Data extracted from a collection
____________

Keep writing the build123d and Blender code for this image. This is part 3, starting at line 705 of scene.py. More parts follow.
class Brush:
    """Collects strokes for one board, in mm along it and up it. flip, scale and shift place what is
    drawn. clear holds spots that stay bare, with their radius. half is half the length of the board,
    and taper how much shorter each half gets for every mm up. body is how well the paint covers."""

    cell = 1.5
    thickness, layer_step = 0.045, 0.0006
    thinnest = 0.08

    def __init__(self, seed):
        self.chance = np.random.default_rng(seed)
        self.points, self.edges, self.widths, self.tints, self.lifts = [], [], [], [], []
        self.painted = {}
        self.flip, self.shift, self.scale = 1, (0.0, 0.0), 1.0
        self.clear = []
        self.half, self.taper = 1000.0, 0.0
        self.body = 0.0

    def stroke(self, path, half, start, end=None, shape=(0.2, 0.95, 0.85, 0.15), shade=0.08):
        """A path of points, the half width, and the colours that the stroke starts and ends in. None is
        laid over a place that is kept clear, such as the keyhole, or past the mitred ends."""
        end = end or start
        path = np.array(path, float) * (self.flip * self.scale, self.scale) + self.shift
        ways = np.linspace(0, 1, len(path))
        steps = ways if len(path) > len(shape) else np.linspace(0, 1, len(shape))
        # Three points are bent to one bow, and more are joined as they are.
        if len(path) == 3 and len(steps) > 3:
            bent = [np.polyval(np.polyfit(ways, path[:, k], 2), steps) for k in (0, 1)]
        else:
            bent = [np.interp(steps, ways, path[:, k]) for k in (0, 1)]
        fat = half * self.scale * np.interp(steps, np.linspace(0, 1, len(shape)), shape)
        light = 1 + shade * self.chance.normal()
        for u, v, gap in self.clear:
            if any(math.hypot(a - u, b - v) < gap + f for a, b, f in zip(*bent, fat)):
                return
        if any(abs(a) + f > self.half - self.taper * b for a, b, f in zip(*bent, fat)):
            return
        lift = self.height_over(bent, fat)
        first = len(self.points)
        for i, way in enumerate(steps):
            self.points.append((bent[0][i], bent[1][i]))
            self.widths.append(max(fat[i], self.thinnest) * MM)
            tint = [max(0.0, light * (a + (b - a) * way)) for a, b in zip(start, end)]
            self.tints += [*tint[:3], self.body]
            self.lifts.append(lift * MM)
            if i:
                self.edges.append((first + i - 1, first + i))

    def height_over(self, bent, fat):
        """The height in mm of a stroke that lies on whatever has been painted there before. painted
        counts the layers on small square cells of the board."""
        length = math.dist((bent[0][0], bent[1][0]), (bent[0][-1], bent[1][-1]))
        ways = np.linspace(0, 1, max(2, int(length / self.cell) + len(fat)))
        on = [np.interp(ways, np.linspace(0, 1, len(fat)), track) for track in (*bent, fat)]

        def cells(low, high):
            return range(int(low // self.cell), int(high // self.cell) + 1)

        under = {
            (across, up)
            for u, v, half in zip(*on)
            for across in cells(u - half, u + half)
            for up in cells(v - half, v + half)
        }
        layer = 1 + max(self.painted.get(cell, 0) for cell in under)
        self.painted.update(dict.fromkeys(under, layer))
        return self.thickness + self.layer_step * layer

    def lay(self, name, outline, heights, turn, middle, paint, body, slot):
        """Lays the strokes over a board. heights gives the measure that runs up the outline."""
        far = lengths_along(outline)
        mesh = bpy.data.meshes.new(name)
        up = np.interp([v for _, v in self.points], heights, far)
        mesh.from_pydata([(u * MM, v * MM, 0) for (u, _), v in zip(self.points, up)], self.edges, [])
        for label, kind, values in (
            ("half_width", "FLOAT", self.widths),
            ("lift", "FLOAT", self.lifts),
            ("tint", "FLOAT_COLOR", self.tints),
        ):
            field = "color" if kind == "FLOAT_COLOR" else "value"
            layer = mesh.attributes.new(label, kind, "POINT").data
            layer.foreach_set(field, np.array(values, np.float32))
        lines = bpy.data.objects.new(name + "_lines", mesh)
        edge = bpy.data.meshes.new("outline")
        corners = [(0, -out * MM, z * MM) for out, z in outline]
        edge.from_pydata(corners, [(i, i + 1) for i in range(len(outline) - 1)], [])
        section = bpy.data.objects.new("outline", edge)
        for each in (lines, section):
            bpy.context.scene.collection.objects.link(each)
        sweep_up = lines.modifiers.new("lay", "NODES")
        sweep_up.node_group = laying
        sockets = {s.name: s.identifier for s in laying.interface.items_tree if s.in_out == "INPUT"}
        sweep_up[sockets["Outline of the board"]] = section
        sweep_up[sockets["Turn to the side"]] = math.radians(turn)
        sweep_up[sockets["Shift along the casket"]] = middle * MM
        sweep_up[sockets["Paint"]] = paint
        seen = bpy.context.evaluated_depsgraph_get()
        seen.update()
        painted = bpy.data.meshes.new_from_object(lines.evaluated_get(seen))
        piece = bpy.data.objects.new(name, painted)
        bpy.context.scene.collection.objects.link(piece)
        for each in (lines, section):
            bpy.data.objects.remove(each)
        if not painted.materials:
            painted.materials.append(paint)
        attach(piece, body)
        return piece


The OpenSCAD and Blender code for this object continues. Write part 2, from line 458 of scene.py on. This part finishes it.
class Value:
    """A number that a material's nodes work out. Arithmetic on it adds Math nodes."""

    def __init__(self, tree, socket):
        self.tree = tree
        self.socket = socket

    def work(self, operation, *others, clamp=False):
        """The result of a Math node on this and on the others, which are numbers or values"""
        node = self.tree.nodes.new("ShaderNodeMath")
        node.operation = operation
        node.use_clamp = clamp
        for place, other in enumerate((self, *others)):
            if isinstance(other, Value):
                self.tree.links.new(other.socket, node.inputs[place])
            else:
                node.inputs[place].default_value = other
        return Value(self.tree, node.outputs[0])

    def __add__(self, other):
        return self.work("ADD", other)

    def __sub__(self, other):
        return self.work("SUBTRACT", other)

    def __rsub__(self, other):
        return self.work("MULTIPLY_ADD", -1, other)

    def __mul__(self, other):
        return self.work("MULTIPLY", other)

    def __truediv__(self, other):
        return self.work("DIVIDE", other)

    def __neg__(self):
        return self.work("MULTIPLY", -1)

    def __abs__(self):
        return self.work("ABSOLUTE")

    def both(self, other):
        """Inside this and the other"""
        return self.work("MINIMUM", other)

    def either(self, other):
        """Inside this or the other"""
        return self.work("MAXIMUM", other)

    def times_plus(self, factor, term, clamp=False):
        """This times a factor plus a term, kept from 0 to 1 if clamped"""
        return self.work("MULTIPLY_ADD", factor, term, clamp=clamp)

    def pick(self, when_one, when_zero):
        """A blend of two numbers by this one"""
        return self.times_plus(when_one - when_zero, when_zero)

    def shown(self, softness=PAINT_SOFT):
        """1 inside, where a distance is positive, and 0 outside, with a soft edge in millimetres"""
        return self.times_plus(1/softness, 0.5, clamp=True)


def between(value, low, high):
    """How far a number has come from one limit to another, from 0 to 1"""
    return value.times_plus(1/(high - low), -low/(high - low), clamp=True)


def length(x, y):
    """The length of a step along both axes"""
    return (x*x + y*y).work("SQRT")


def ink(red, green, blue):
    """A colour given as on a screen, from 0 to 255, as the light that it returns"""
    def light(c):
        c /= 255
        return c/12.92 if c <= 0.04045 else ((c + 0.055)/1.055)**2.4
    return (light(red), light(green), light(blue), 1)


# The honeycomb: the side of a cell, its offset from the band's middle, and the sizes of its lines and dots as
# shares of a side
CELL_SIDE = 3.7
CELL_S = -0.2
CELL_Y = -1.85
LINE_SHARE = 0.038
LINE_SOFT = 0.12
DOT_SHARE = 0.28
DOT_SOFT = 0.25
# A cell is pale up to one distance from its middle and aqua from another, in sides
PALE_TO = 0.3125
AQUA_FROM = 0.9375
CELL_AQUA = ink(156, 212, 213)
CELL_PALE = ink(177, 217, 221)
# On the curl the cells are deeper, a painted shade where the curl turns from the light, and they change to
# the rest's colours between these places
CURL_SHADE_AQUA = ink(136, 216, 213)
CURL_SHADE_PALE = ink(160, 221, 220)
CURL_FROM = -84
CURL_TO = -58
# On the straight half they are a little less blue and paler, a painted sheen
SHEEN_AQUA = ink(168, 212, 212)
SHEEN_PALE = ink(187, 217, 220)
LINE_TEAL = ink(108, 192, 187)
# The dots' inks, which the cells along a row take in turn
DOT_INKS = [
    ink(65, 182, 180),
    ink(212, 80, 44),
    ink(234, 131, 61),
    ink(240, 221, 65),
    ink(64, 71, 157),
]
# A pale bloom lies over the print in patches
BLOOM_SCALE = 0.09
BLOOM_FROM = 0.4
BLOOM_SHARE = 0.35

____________

- [Request] Among the entries above, how many lines hold the string "scene"? Give the number by itself.

- [Exercise response] 4